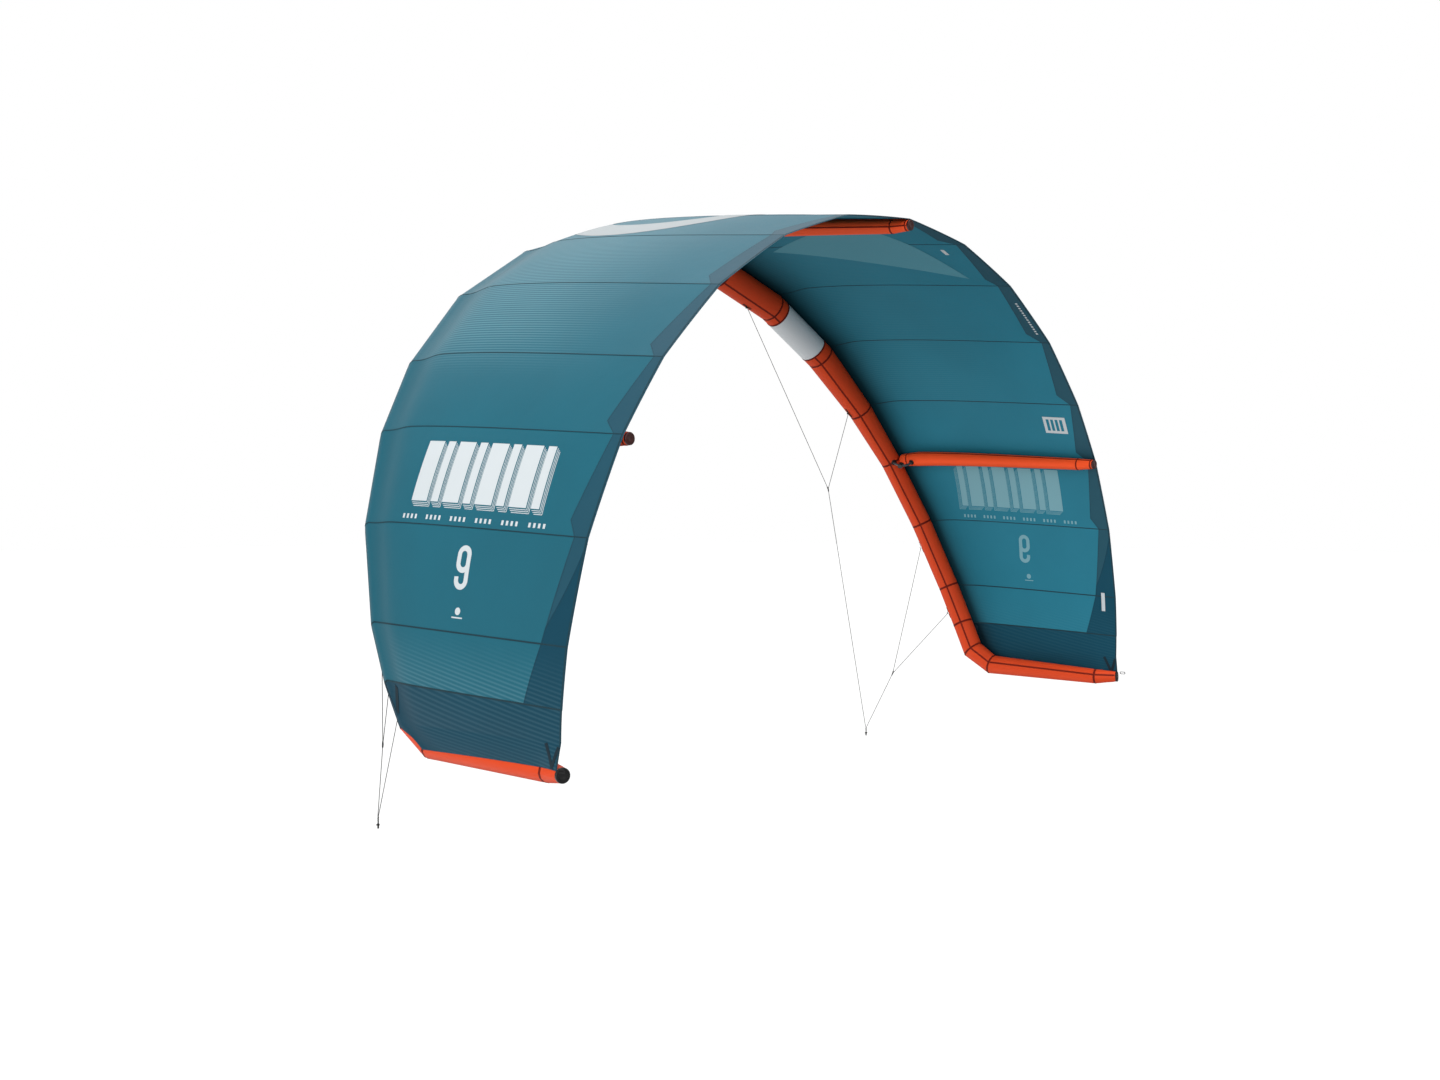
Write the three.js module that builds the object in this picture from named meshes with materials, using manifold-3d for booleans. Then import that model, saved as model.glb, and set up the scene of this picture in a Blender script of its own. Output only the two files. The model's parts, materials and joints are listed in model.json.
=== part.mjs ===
// Kitesurf kite: a leading-edge inflatable kite with three struts, in its flying shape.
// Millimetres, +Z up, X along the span, +Y from the trailing edge to the leading edge.
// The origin is the middle of the trailing edge, on the seam over the centre strut.
import * as THREE from 'three';
import { mergeVertices } from 'three/addons/utils/BufferGeometryUtils.js';
import Module from 'manifold-3d';

const wasm = await Module();
wasm.setup();

// Arch and planform. Angles are in degrees from the top of the arch.
const ARCH_RADIUS = 2100;
const SEAM_ANGLES = [0, 12.7, 25, 37.8, 49.7, 59.5, 70.6, 81.2, 87.1];
const SIDE_STRUT_SEAM = 5;
const TIP_ANGLE = 92.7;
const LAST_BEND = { tube: 91.3, edge: 90.2 };
const ROOT_CHORD = 1526;
const SWEEP = { depth: 0.42, power: 2.75 };
const EDGE_SWEEP = 27;
const NOSE_RISE = 32;
const TOE_IN = { start: 60, span: 32, depth: 55, power: 1.5 };

// Leading-edge tube, from the middle to the wingtip.
const TUBE_RADIUS = { middle: 80, outer: 57, taperStart: 38, taperEnd: 59.5 };
const WINGTIP = [
  { centre: [2050, 785, -2196], radius: 53 },
  { centre: [2062, 130, -2221], radius: 40 },
  { centre: [2097, 27, -2218], radius: 28 },
];
const WHITE_BAND = { start: 2.12, end: 2.85 };
const SLEEVE_WALL = 2;
const BLADDER_WALL = 1;
const SEWN_GAP = 0.4;

// Canopy section.
const CAMBER = { height: 0.028, skew: 0.55, blend: 0.08 };
const CANOPY = { wrap: 38, clearance: 3, thickness: 2 };
const EDGE_BAND = 80;
const TIP_WRAP = { front: -10, rear: 35, length: 0.86 };

// Struts.
const STRUT = { front: 44, rear: 30, end: 24, cone: 90, clearance: 4 };
const END_CAP = { flange: 12, plug: 18, inset: 5, slack: 4 };

// Bridle, on the right-hand side; the left one is its mirror image.
const LINE_RADIUS = 1.5;
const FRONT_JUNCTION = [1414, 1507, -1168];
const REAR_JUNCTION = [1862, 1356, -2272];
const PIGTAIL_TOP = [1784, 1496, -2600];
const ATTACH = { front_inner: 1.585, front_outer: 3.875, rear_inner: 6.318, rear_outer: 7.625 };

// Air system.
const VALVE = { station: 0.6, flange: 24, neck: 15, bore: 10, height: 14, direction: [0, -0.57, -0.82] };
const HOSE = { radius: 7, leave: 0.6, reach: 150, bow: 70 };
const CLIP = { width: 24, length: 28, thickness: 4, clearance: 4 };

const fabric = (color) => new THREE.MeshStandardMaterial({ color, roughness: 0.75, side: THREE.DoubleSide });
const plastic = (color) => new THREE.MeshStandardMaterial({ color, roughness: 0.45 });
const TEAL = fabric(0x2f7082);
const SLATE = fabric(0x4b7787);
const NAVY = fabric(0x24495c);
const ORANGE = fabric(0xd9542c);
const WHITE = fabric(0xe6eaec);
const BLADDER = new THREE.MeshStandardMaterial({ color: 0xd8dde0, roughness: 0.35 });
const BLACK = plastic(0x16181a);
const GREY = plastic(0x8d9296);
const LINE = fabric(0x3a3d40);

const kite = new THREE.Group();
kite.name = 'kitesurf_kite';

function add(name, geometry, material) {
  const mesh = new THREE.Mesh(geometry, material);
  mesh.name = name;
  kite.add(mesh);
  return mesh;
}

const vector = (values) => new THREE.Vector3(...values);
const radians = THREE.MathUtils.degToRad;
const mix = THREE.MathUtils.lerp;

// ---------------------------------------------------------------- solids

// Signed volume of an indexed mesh: negative when its faces point in.
function signedVolume(points, faces) {
  let sum = 0;
  for (let i = 0; i < faces.length; i += 3) {
    const [a, b, c] = [points[faces[i]], points[faces[i + 1]], points[faces[i + 2]]];
    sum += a.dot(new THREE.Vector3().crossVectors(b, c));
  }
  return sum / 6;
}

function closedGeometry(points, faces) {
  const outward = signedVolume(points, faces) > 0 ? faces : faces.slice().reverse();
  const geometry = new THREE.BufferGeometry();
  const positions = points.flatMap((p) => p.toArray());
  geometry.setAttribute('position', new THREE.Float32BufferAttribute(positions, 3));
  geometry.setIndex(outward);
  geometry.computeVertexNormals();
  return geometry;
}

// Skin over a row of rings. A looped skin joins its last ring to its first, as a hollow tube does.
function lofted(rings, looped = false) {
  const sides = rings[0].length;
  const points = rings.flat();
  const faces = [];
  const spans = looped ? rings.length : rings.length - 1;
  for (let i = 0; i < spans; i += 1) {
    const a = i * sides;
    const b = ((i + 1) % rings.length) * sides;
    for (let j = 0; j < sides; j += 1) {
      const k = (j + 1) % sides;
      faces.push(a + j, a + k, b + k, a + j, b + k, b + j);
    }
  }
  if (!looped) {
    capRing(points, faces, 0, sides, true);
    capRing(points, faces, (rings.length - 1) * sides, sides, false);
  }
  return closedGeometry(points, faces);
}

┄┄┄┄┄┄

(EXERCISE DESCRIPTION): Reproduce all of the material above word for word.

(FINISHED TASK):
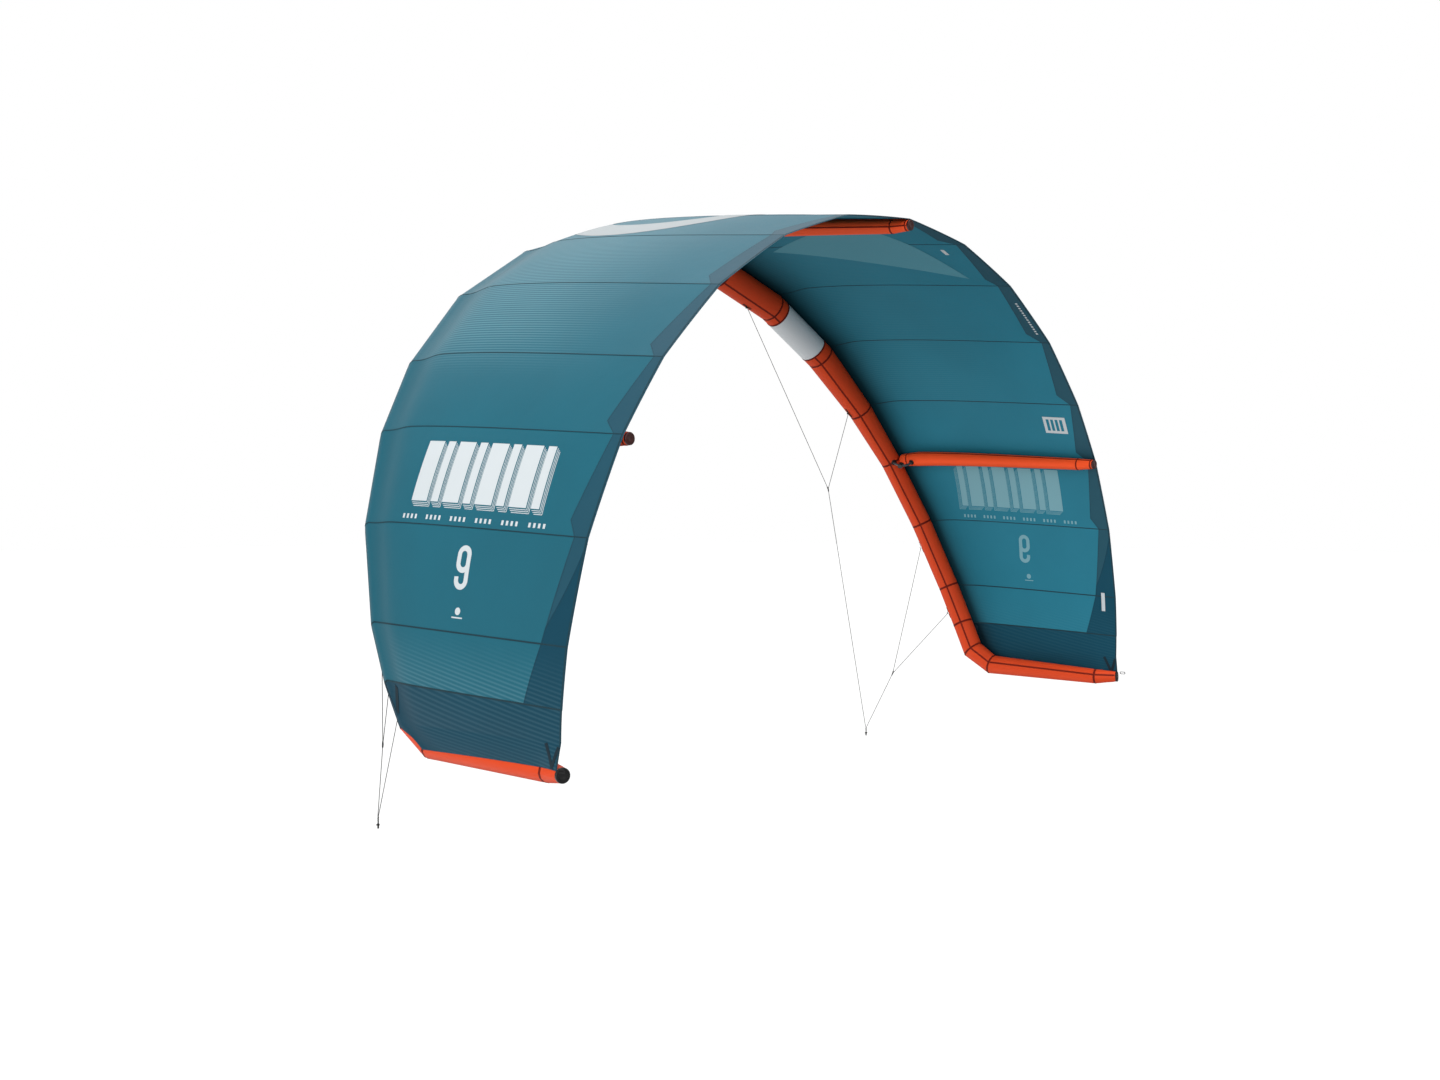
Write the three.js module that builds the object in this picture from named meshes with materials, using manifold-3d for booleans. Then import that model, saved as model.glb, and set up the scene of this picture in a Blender script of its own. Output only the two files. The model's parts, materials and joints are listed in model.json.
=== part.mjs ===
// Kitesurf kite: a leading-edge inflatable kite with three struts, in its flying shape.
// Millimetres, +Z up, X along the span, +Y from the trailing edge to the leading edge.
// The origin is the middle of the trailing edge, on the seam over the centre strut.
import * as THREE from 'three';
import { mergeVertices } from 'three/addons/utils/BufferGeometryUtils.js';
import Module from 'manifold-3d';

const wasm = await Module();
wasm.setup();

// Arch and planform. Angles are in degrees from the top of the arch.
const ARCH_RADIUS = 2100;
const SEAM_ANGLES = [0, 12.7, 25, 37.8, 49.7, 59.5, 70.6, 81.2, 87.1];
const SIDE_STRUT_SEAM = 5;
const TIP_ANGLE = 92.7;
const LAST_BEND = { tube: 91.3, edge: 90.2 };
const ROOT_CHORD = 1526;
const SWEEP = { depth: 0.42, power: 2.75 };
const EDGE_SWEEP = 27;
const NOSE_RISE = 32;
const TOE_IN = { start: 60, span: 32, depth: 55, power: 1.5 };

// Leading-edge tube, from the middle to the wingtip.
const TUBE_RADIUS = { middle: 80, outer: 57, taperStart: 38, taperEnd: 59.5 };
const WINGTIP = [
  { centre: [2050, 785, -2196], radius: 53 },
  { centre: [2062, 130, -2221], radius: 40 },
  { centre: [2097, 27, -2218], radius: 28 },
];
const WHITE_BAND = { start: 2.12, end: 2.85 };
const SLEEVE_WALL = 2;
const BLADDER_WALL = 1;
const SEWN_GAP = 0.4;

// Canopy section.
const CAMBER = { height: 0.028, skew: 0.55, blend: 0.08 };
const CANOPY = { wrap: 38, clearance: 3, thickness: 2 };
const EDGE_BAND = 80;
const TIP_WRAP = { front: -10, rear: 35, length: 0.86 };

// Struts.
const STRUT = { front: 44, rear: 30, end: 24, cone: 90, clearance: 4 };
const END_CAP = { flange: 12, plug: 18, inset: 5, slack: 4 };

// Bridle, on the right-hand side; the left one is its mirror image.
const LINE_RADIUS = 1.5;
const FRONT_JUNCTION = [1414, 1507, -1168];
const REAR_JUNCTION = [1862, 1356, -2272];
const PIGTAIL_TOP = [1784, 1496, -2600];
const ATTACH = { front_inner: 1.585, front_outer: 3.875, rear_inner: 6.318, rear_outer: 7.625 };

// Air system.
const VALVE = { station: 0.6, flange: 24, neck: 15, bore: 10, height: 14, direction: [0, -0.57, -0.82] };
const HOSE = { radius: 7, leave: 0.6, reach: 150, bow: 70 };
const CLIP = { width: 24, length: 28, thickness: 4, clearance: 4 };

const fabric = (color) => new THREE.MeshStandardMaterial({ color, roughness: 0.75, side: THREE.DoubleSide });
const plastic = (color) => new THREE.MeshStandardMaterial({ color, roughness: 0.45 });
const TEAL = fabric(0x2f7082);
const SLATE = fabric(0x4b7787);
const NAVY = fabric(0x24495c);
const ORANGE = fabric(0xd9542c);
const WHITE = fabric(0xe6eaec);
const BLADDER = new THREE.MeshStandardMaterial({ color: 0xd8dde0, roughness: 0.35 });
const BLACK = plastic(0x16181a);
const GREY = plastic(0x8d9296);
const LINE = fabric(0x3a3d40);

const kite = new THREE.Group();
kite.name = 'kitesurf_kite';

function add(name, geometry, material) {
  const mesh = new THREE.Mesh(geometry, material);
  mesh.name = name;
  kite.add(mesh);
  return mesh;
}

const vector = (values) => new THREE.Vector3(...values);
const radians = THREE.MathUtils.degToRad;
const mix = THREE.MathUtils.lerp;

// ---------------------------------------------------------------- solids

// Signed volume of an indexed mesh: negative when its faces point in.
function signedVolume(points, faces) {
  let sum = 0;
  for (let i = 0; i < faces.length; i += 3) {
    const [a, b, c] = [points[faces[i]], points[faces[i + 1]], points[faces[i + 2]]];
    sum += a.dot(new THREE.Vector3().crossVectors(b, c));
  }
  return sum / 6;
}

function closedGeometry(points, faces) {
  const outward = signedVolume(points, faces) > 0 ? faces : faces.slice().reverse();
  const geometry = new THREE.BufferGeometry();
  const positions = points.flatMap((p) => p.toArray());
  geometry.setAttribute('position', new THREE.Float32BufferAttribute(positions, 3));
  geometry.setIndex(outward);
  geometry.computeVertexNormals();
  return geometry;
}

// Skin over a row of rings. A looped skin joins its last ring to its first, as a hollow tube does.
function lofted(rings, looped = false) {
  const sides = rings[0].length;
  const points = rings.flat();
  const faces = [];
  const spans = looped ? rings.length : rings.length - 1;
  for (let i = 0; i < spans; i += 1) {
    const a = i * sides;
    const b = ((i + 1) % rings.length) * sides;
    for (let j = 0; j < sides; j += 1) {
      const k = (j + 1) % sides;
      faces.push(a + j, a + k, b + k, a + j, b + k, b + j);
    }
  }
  if (!looped) {
    capRing(points, faces, 0, sides, true);
    capRing(points, faces, (rings.length - 1) * sides, sides, false);
  }
  return closedGeometry(points, faces);
}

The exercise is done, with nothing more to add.